* _Source material_
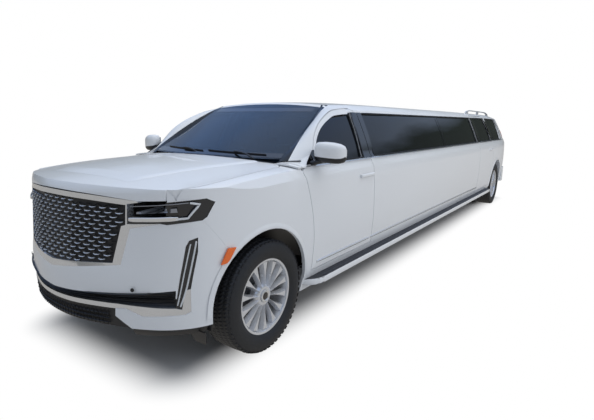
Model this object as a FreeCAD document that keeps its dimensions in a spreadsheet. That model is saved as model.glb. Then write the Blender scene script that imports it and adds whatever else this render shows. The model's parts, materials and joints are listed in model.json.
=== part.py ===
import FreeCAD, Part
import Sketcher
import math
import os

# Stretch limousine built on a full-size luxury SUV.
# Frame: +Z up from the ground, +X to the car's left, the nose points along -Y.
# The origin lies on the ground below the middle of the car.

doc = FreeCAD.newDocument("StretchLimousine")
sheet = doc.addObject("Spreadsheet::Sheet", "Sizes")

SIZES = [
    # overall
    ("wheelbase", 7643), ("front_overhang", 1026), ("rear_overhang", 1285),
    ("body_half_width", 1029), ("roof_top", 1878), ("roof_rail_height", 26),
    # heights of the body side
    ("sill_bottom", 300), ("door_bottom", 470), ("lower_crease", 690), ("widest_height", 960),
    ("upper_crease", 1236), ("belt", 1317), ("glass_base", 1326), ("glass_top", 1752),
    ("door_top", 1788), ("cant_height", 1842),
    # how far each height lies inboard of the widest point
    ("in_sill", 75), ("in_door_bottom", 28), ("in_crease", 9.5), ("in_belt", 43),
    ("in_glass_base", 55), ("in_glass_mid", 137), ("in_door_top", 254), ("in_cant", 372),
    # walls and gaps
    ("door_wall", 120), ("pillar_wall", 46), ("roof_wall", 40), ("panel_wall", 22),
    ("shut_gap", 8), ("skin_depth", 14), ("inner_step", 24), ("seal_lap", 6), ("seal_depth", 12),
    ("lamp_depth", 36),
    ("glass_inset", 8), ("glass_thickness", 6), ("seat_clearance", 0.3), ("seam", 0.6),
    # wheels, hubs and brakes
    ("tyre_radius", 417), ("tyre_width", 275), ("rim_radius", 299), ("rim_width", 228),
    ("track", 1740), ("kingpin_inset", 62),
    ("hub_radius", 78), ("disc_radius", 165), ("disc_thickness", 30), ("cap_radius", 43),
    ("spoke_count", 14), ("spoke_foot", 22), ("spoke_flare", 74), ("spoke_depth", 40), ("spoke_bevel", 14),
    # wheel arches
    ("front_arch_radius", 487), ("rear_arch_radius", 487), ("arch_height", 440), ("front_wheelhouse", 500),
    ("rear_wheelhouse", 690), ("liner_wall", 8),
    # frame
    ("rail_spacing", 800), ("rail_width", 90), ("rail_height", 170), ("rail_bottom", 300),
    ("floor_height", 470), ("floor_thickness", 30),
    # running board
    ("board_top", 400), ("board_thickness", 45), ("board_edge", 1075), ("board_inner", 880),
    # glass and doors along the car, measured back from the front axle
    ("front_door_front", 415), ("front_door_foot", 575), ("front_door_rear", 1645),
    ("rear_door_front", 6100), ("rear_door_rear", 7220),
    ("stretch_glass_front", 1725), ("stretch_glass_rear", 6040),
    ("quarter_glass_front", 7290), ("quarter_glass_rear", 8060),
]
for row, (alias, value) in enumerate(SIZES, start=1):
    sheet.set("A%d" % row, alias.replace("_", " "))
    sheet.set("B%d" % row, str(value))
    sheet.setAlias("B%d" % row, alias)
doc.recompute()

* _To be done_
Produce an exact copy of the whole listing.

* _Answer to the exercise_
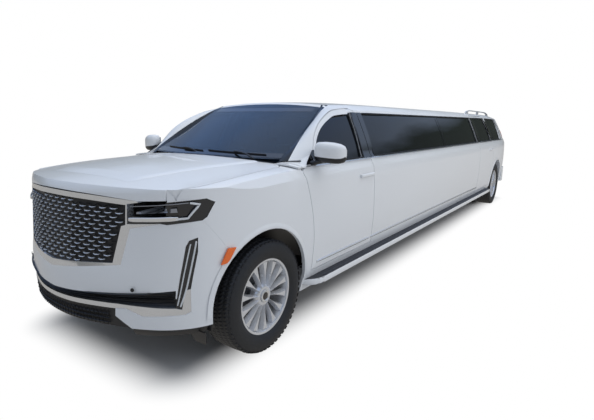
Model this object as a FreeCAD document that keeps its dimensions in a spreadsheet. That model is saved as model.glb. Then write the Blender scene script that imports it and adds whatever else this render shows. The model's parts, materials and joints are listed in model.json.
=== part.py ===
import FreeCAD, Part
import Sketcher
import math
import os

# Stretch limousine built on a full-size luxury SUV.
# Frame: +Z up from the ground, +X to the car's left, the nose points along -Y.
# The origin lies on the ground below the middle of the car.

doc = FreeCAD.newDocument("StretchLimousine")
sheet = doc.addObject("Spreadsheet::Sheet", "Sizes")

SIZES = [
    # overall
    ("wheelbase", 7643), ("front_overhang", 1026), ("rear_overhang", 1285),
    ("body_half_width", 1029), ("roof_top", 1878), ("roof_rail_height", 26),
    # heights of the body side
    ("sill_bottom", 300), ("door_bottom", 470), ("lower_crease", 690), ("widest_height", 960),
    ("upper_crease", 1236), ("belt", 1317), ("glass_base", 1326), ("glass_top", 1752),
    ("door_top", 1788), ("cant_height", 1842),
    # how far each height lies inboard of the widest point
    ("in_sill", 75), ("in_door_bottom", 28), ("in_crease", 9.5), ("in_belt", 43),
    ("in_glass_base", 55), ("in_glass_mid", 137), ("in_door_top", 254), ("in_cant", 372),
    # walls and gaps
    ("door_wall", 120), ("pillar_wall", 46), ("roof_wall", 40), ("panel_wall", 22),
    ("shut_gap", 8), ("skin_depth", 14), ("inner_step", 24), ("seal_lap", 6), ("seal_depth", 12),
    ("lamp_depth", 36),
    ("glass_inset", 8), ("glass_thickness", 6), ("seat_clearance", 0.3), ("seam", 0.6),
    # wheels, hubs and brakes
    ("tyre_radius", 417), ("tyre_width", 275), ("rim_radius", 299), ("rim_width", 228),
    ("track", 1740), ("kingpin_inset", 62),
    ("hub_radius", 78), ("disc_radius", 165), ("disc_thickness", 30), ("cap_radius", 43),
    ("spoke_count", 14), ("spoke_foot", 22), ("spoke_flare", 74), ("spoke_depth", 40), ("spoke_bevel", 14),
    # wheel arches
    ("front_arch_radius", 487), ("rear_arch_radius", 487), ("arch_height", 440), ("front_wheelhouse", 500),
    ("rear_wheelhouse", 690), ("liner_wall", 8),
    # frame
    ("rail_spacing", 800), ("rail_width", 90), ("rail_height", 170), ("rail_bottom", 300),
    ("floor_height", 470), ("floor_thickness", 30),
    # running board
    ("board_top", 400), ("board_thickness", 45), ("board_edge", 1075), ("board_inner", 880),
    # glass and doors along the car, measured back from the front axle
    ("front_door_front", 415), ("front_door_foot", 575), ("front_door_rear", 1645),
    ("rear_door_front", 6100), ("rear_door_rear", 7220),
    ("stretch_glass_front", 1725), ("stretch_glass_rear", 6040),
    ("quarter_glass_front", 7290), ("quarter_glass_rear", 8060),
]
for row, (alias, value) in enumerate(SIZES, start=1):
    sheet.set("A%d" % row, alias.replace("_", " "))
    sheet.set("B%d" % row, str(value))
    sheet.setAlias("B%d" % row, alias)
doc.recompute()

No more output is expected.